Alkitab dengan jelas mengajarkan kita untuk menyerahkan segala beban kita kepada-Nya, karena Kristus akan mengangkat seluruh beban dan kuk yang ada pada kita dan menggantinya dengan kuk yang ringan bagi kita. Hal ini berarti seluruh beban akibat dosa yang selama ini menghantui dan menjerat kita akan diangkat dan dibereskan, lalu diganti dengan kehidupan yang mengikuti Kristus. Kehidupan di dalam Kristus bukan berarti tidak ada beban, melainkan bebannya ringan dan mudah. Kehidupan di dalam Kristus—kehidupan yang menyangkal diri, memikul salib, dan mengikuti-Nya—adalah kehidupan yang ringan, karena kehidupan kita dikembalikan kepada natur yang seharusnya di hadapan Sang Pencipta. Pesan ini menjadi lagu penutup dari bagian pertama Oratorio Messiah.
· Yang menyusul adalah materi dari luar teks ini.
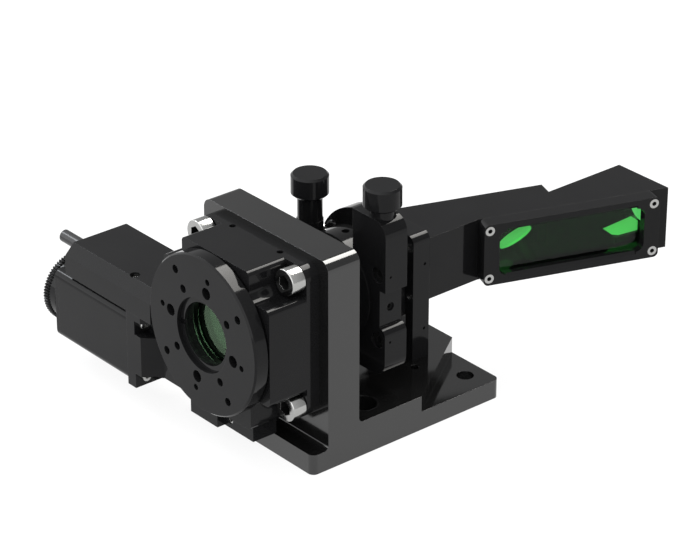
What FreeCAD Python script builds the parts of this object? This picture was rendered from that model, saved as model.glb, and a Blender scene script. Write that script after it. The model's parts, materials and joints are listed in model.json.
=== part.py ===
import FreeCAD, Part
import os
import re

import Sketcher

# Motorized variable attenuator. X runs to the right, Y along the beam and Z up.
# The origin is the centre of the base's underside, and the beam is at X 0.

SIZES = {
    # Bracket
    "base_width": 70.0,
    "base_length": 90.0,
    "base_height": 14.0,
    "base_low_height": 7.6,
    "foot_height": 8.0,
    "base_corner": 2.5,
    "step_side": 6.4,
    "step_back": 8.5,
    "axis_height": 50.0,
    "upright_front": -37.65,
    "upright_thickness": 14.25,
    "upright_rise": 32.4,
    "upright_corner": 4.0,
    "upright_fillet": 2.0,
    "upright_bore": 15.0,
    "table_hole_x": 25.0,
    "table_hole_pitch": 50.0,
    "table_hole_front": -13.2,
    "table_hole": 3.3,
    "table_counterbore": 5.5,
    "table_counterbore_depth": 6.6,
    "dowel_x": 16.8,
    "dowel_y": 18.9,
    "dowel_radius": 1.65,
    "dowel_depth": 8.0,
    "fit_gap": 0.05,
    # Rotation stage
    "stage_half": 30.0,
    "stage_front": -60.0,
    "stage_flange": 5.6,
    "stage_corner": 5.0,
    "lobe_half": 19.0,
    "lobe_edge": 2.0,
    "lobe_hollow": 4.0,
    "lobe_drop": 3.0,
    "stage_bolt_offset": 25.0,
    "stage_bolt_radius": 3.0,
    "stage_bolt_head": 5.0,
    "stage_bolt_head_height": 6.0,
    "stage_bolt_reach": 12.0,
    "wheel_room": 1.75,
    "stage_lip": 3.35,
    "stage_rear_hole": 16.5,
    "lid_hole_x": 13.4,
    "lid_hole_y": -41.5,
    "lid_hole_radius": 1.25,
    "lid_hole_depth": 5.0,
    # Turning platform and the half-wave plate in it
    "platform_radius": 30.5,
    "platform_thickness": 6.05,
    "platform_gap": 0.5,
    "platform_edge": 0.6,
    "platform_bore": 14.2,
    "platform_seat": 10.05,
    "hub_radius": 17.0,
    "hub_length": 18.6,
    "hub_throat": 12.2,
    "tap_circle": 18.0,
    "tap_radius": 2.3,
    "dowel_circle": 22.8,
    "dowel_hole_radius": 1.2,
    "inner_circle": 17.7,
    "outer_circle": 25.2,
    "fixing_radius": 1.6,
    "fixing_depth": 5.0,
    "tap_turn": -10.0,
    "fixing_turn": 35.0,
    "cell_length": 7.0,
    "cell_wall": 1.4,
    "cell_lip": 1.0,
    "cell_throat": 11.5,
    "waveplate_thickness": 3.0,
    "ring_thickness": 1.5,
    "ring_throat": 11.9,
    "ring_slot_width": 2.0,
    "ring_slot_depth": 0.8,
    "bearing_width": 4.5,
    "race_wall": 1.6,
    "ball_radius": 0.95,
    "lock_ring_width": 2.5,
    "lock_ring_thickness": 1.1,
    "wheel_rim": 3.25,
    "wheel_width": 6.0,
    "tooth_gap": 0.42,
    # Worm and its line of shafts
    "worm_y": -52.0,
    "mesh_gap": 0.25,
    "worm_radius": 3.4,
    "worm_length": 16.0,
    "thread_pitch": 1.414,
    "thread_depth": 0.4,
    "worm_tunnel": 5.0,
    "worm_tunnel_end": 16.0,
    "worm_shaft_radius": 2.0,
    "worm_shaft_start": -37.0,
    "worm_bearing_width": 3.0,
    "coupling_radius": 4.5,
    "coupling_start": -44.0,
    "coupling_length": 13.0,
    "coupling_slit": 0.6,
    "coupling_slit_depth": 1.6,
    "coupling_room": 0.7,
    "motor_shaft_radius": 2.5,
    "motor_shaft_end": -38.0,
    # Worm cover under the stage
    "cover_drop": 40.0,
    "cover_left": -16.0,
    "cover_step": -0.4,
    "cover_right": 16.0,
    "cover_setback": 3.3,
    "cover_rear": -46.0,
    "cover_screw_x": 2.9,
    "cover_screw_drop": 36.6,
    "cover_screw_radius": 1.5,
    "cover_screw_length": 5.0,
    # Stepper motor and the adaptor that holds it
    "motor_right": -45.8,
    "motor_length": 44.8,
    "motor_side": 28.0,
    "motor_edge": 3.0,
    "motor_can": 12.0,
    "motor_front_wall": 4.2,
    "motor_cap": 2.0,
    "motor_boss": 4.6,
    "motor_bearing_radius": 5.0,
    "motor_bearing_width": 3.0,
    "shaft_room": 0.5,
    "rotor_radius": 7.0,
    "stator_inner": 7.4,
    "stack_length": 26.0,
    "stack_start": -80.0,
    "motor_screw_offset": 10.5,
    "motor_screw_radius": 1.25,
    "motor_screw_head": 1.9,
    "motor_screw_head_height": 2.4,
    "adaptor_plate": 4.8,
    "adaptor_plate_drop": 39.1,
    "adaptor_drop": 33.0,
    "adaptor_right": -30.6,
    "adaptor_corner_x": -37.4,
    "adaptor_corner_y": -60.0,
    "gasket_thickness": 1.2,
    "adaptor_arm_gap": 0.05,
    "slot_low": 8.1,
    "slot_high": 2.5,
    "slot_depth": 5.5,
    "adaptor_screw_left": -27.0,
    "adaptor_screw_right": -21.5,
    "adaptor_screw_y": -57.5,
    "adaptor_screw_reach": 5.0,
    # Driver housing on the motor
    "driver_left": -83.0,
    "driver_right": -31.0,
    "driver_gap": 0.1,
    "driver_height": 12.0,
    "driver_bevel": 4.1,
    "driver_wall": 2.0,
    "driver_solid": 19.5,
    "gasket_inset": 1.5,
    "board_length": 28.0,
    "board_width": 18.0,
    "board_thickness": 1.6,
    "board_lift": 2.7,
    "standoff_radius": 1.5,
    "top_screw_x": -47.3,
    "top_screw_front": -60.3,
    "top_screw_rear": -43.0,
    "top_screw_recess": 1.2,
    "top_screw_reach": 1.7,
    "outlet_radius": 2.45,
    "outlet_bore": 1.5,
    "outlet_length": 12.0,
    "outlet_y": -57.5,
    "outlet_rise": 8.7,
    # Hand knob on the motor's rear shaft
    "hand_knob_radius": 14.0,
    "hand_knob_start": -99.0,
    "hand_knob_width": 7.2,
    "hand_knob_edge": 0.8,
    "knurl_radius": 0.7,
    # Kinematic mount
    "mount_rear": 4.8,
    "mount_thickness": 10.2,
    "mount_half": 28.0,
    "mount_drop": 27.5,
    "mount_rise": 13.2,
    "mount_foot_round": 6.0,
    "column_left": 10.0,
    "column_rise": 34.4,
    "column_round": 6.0,
    "notch_depth": 3.0,
    "notch_round": 2.9,
    "notch_drop": 8.0,
    "notch_rise": 7.0,
    "cell_radius": 19.9,
    "cell_gap": 0.1,
    "cell_front": -6.0,
    "cell_depth": 10.5,
    "cell_bore": 12.7,
    "cell_shoulder": 11.4,
    "polarizer_thickness": 3.0,
    "polarizer_inset": 3.0,
    "cell_hole_radius": 1.5,
    "cell_hole_depth": 4.0,
    "clamp_drop": 0.9,
    "clamp_radius": 1.65,
    "plug_x": 23.7,
    "plug_drop": 13.4,
    "plug_rise": 12.9,
    "plug_radius": 3.0,
    "plug_depth": 2.2,
    "plug_inset": 1.0,
    "adjuster_x": 20.2,
    "adjuster_y": -0.3,
    "adjuster_screw": 2.5,
    "adjuster_tip": 1.2,
    "adjuster_tip_rise": 9.8,
    "bushing_radius": 4.7,
    "bushing_a_rise": 16.2,
    "bushing_b_rise": 14.0,
    "boss_radius": 5.0,
    "boss_height": 4.3,
    "bushing_gap": 0.3,
    "knob_radius": 7.1,
    "knob_grip": 7.7,
    "knob_edge": 0.8,
    "knob_a_rise": 37.55,
    "knob_taper": 0.7,
    "knob_b_rise": 27.45,
    "knob_cap": 4.0,
    # Flange, balls, springs and rear plate
    "flange_front": 8.0,
    "flange_radius": 25.1,
    "flange_thickness": 7.0,
    "flange_side": 12.5,
    "flange_web": 2.0,
    "flange_web_reach": 21.5,
    "flange_web_notch": 18.0,
    "spacer_half": 8.6,
    "spacer_drop": 24.0,
    "spacer_rise": 12.0,
    "side_pin_hole": 0.5,
    "side_pin_depth": 1.2,
    "side_pin_y": -2.9,
    "rest_ball": 2.4,
    "rest_ball_rise": 11.0,
    "pivot_drop": 23.0,
    "ball_room": 0.3,
    "ball_room_depth": 3.0,
    "spring_x": 19.5,
    "spring_drop": 13.5,
    "spring_radius": 1.3,
    "spring_wire": 0.3,
    "spring_end": -3.0,
    "spring_room": 0.8,
    "rear_front": 21.1,
    "rear_thickness": 7.9,
    "rear_half": 13.0,
    "rear_rise": 15.0,
    "rear_round": 3.0,
    "rear_bore": 7.5,
    "rear_side_hole": 0.6,
    "rear_side_y": 26.7,
    "rear_side_rise": 2.8,
    "rear_side_drop": 23.9,
    "rear_side_depth": 6.0,
    "flange_screw_x": 5.0,
    "flange_screw_drop": 19.5,
    "small_screw": 1.5,
    "small_head": 2.6,
    "small_head_height": 3.0,
    "rear_screw_x": 8.0,
    "rear_screw_radius": 2.0,
    "rear_screw_head": 3.5,
    "rear_screw_head_height": 4.0,
    "rear_screw_recess": 1.0,
    "rear_screw_bite": 10.0,
    # Arm with its window
    "arm_height": 25.0,
    "arm_slant": 19.5,
    "arm_tail": 6.15,
    "arm_turn": 52.9,
    "arm_width": 19.2,
    "arm_back": 6.2,
    "outlet_left": 12.5,
    "arm_floor": 2.5,
    "arm_wall": 2.5,
    "arm_neck": 9.5,
    "arm_end_wall": 4.0,
    "arm_rim_start": 4.5,
    "arm_rim_margin": 3.9,
    "exit_margin": 13.486,
    "exit_radius": 6.35,
    "exit_room": 1.5,
    "arm_screw_x": 10.9,
    "arm_screw_z": 10.0,
    "arm_screw_radius": 1.0,
    "arm_screw_head": 1.7,
    "arm_screw_head_height": 2.0,
    "arm_screw_reach": 6.0,
    "frame_thickness": 6.1,
    "frame_length": 71.4,
    "frame_corner": 2.0,
    "sight_margin": 6.2,
    "sight_edge": 3.5,
    "sight_corner": 3.0,
    "sight_bevel": 1.2,
    "glass_rebate": 2.0,
    "glass_thickness": 2.0,
    "glass_setback": 0.5,
    "window_screw_inset": 2.35,
    "window_screw_edge": 2.65,
    "window_screw_radius": 1.0,
    "window_screw_head": 1.9,
    "window_screw_head_height": 2.0,
    "window_screw_sink": 0.2,
    "window_screw_reach": 3.0,
    # Optics inside the arm
    "disc_radius": 7.0,
    "disc_thickness": 1.0,
    "disc_x": 10.6,
    "disc_y": 74.0,
    "disc_drop": 2.4,
    "disc_lean": 35.4,
    "disc_heading": 212.3,
    "post_radius": 3.0,
    "optic_setback": 10.6,
    "optic_thickness": 1.0,
    "optic_reach": 8.8,
    "optic_foot": -8.0,
    "optic_tip": -4.0,
    "optic_top": -2.0,
    "holder_depth": 5.0,
    "holder_length": 11.0,
}

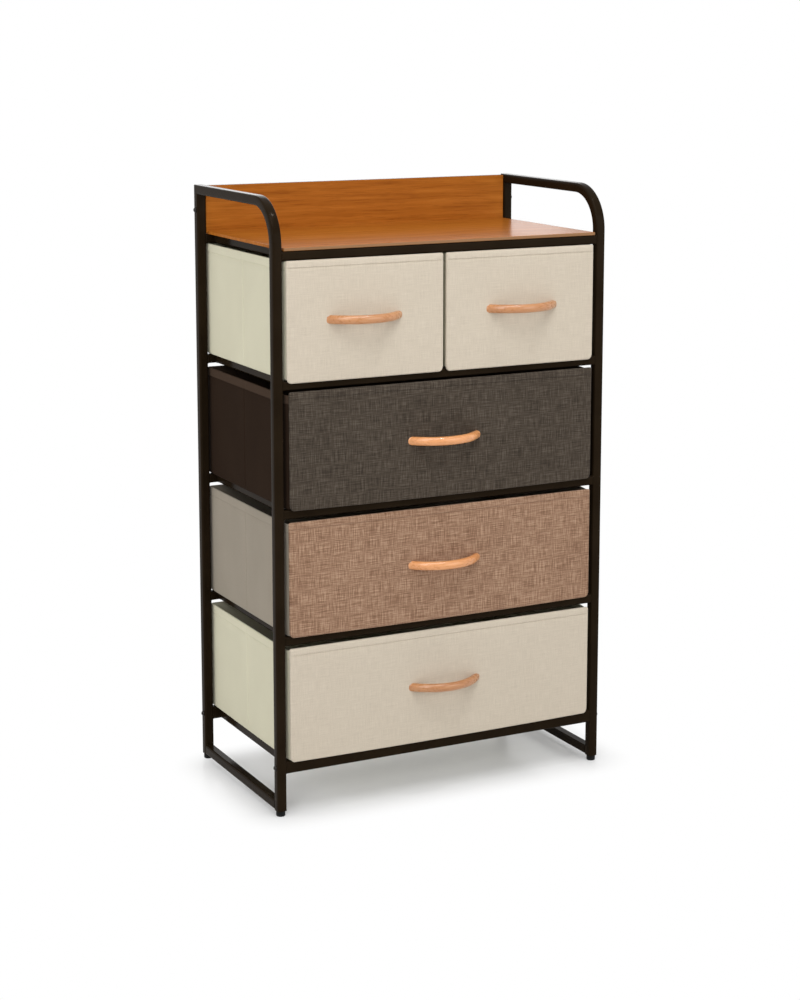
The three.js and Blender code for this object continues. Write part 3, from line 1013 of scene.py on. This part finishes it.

Satu-satunya pengharapan yang dapat memimpin kita ke dalam kebebasan sejati adalah hidup di dalam Kristus. Sebagai pemuda Kristen, kita perlu berulang kali menyadari bahwa kehidupan yang kita miliki sekarang haruslah suatu kehidupan yang diserahkan kepada pimpinan Allah. Kita tidak lagi mengejar apa yang menjadi ambisi pribadi di luar kehendak Allah, tetapi kita menjadikan kehendak Allah sebagai ambisi kita yang kudus. Pada awal tahun ini, marilah kita merenungkan dan memikirkan kembali apa yang menjadi kehendak Allah atas diri kita. Seluruh hidup kita dijalankan dengan mengejar terlaksananya kehendak Allah, dengan pertolongan dari Roh Kudus yang memampukan kita dalam menggenapkan kehendak ini. Hal yang perlu kita terus pelajari adalah taat kepada firman Tuhan dan pimpinan-Nya di dalam hidup kita. Marilah kita pikul kuk yang berasal dari Allah, bukan kuk perbudakan yang kita ciptakan sendiri. Kiranya Tuhan menolong kita menjadi pemuda yang menjadikan kehendak-Nya sebagai kuk yang kita pikul dengan sukacita, dan menggenapinya di dalam pimpinan-Nya.